Reproduce exactly the line in which "world = obj.matrix_world.copy()" occurs and all the lines after it, ending with the last line.

%%

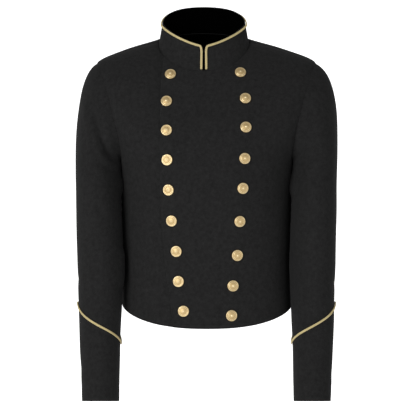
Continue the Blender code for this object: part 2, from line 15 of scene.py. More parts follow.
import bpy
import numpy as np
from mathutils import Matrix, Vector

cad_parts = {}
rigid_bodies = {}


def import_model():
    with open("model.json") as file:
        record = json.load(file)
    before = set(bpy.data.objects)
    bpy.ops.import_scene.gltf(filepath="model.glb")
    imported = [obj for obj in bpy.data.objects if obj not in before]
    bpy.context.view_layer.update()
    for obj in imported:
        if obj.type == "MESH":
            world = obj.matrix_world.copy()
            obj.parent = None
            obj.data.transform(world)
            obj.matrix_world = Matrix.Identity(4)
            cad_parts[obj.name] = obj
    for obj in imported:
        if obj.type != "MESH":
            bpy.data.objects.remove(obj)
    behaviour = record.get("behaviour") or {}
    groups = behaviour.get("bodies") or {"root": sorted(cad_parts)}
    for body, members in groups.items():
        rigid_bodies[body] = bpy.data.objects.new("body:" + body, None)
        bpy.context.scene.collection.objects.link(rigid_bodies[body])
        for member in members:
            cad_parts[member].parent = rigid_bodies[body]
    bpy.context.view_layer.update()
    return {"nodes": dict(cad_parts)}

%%

Answer to this problem:
            world = obj.matrix_world.copy()
            obj.parent = None
            obj.data.transform(world)
            obj.matrix_world = Matrix.Identity(4)
            cad_parts[obj.name] = obj
    for obj in imported:
        if obj.type != "MESH":
            bpy.data.objects.remove(obj)
    behaviour = record.get("behaviour") or {}
    groups = behaviour.get("bodies") or {"root": sorted(cad_parts)}
    for body, members in groups.items():
        rigid_bodies[body] = bpy.data.objects.new("body:" + body, None)
        bpy.context.scene.collection.objects.link(rigid_bodies[body])
        for member in members:
            cad_parts[member].parent = rigid_bodies[body]
    bpy.context.view_layer.update()
    return {"nodes": dict(cad_parts)}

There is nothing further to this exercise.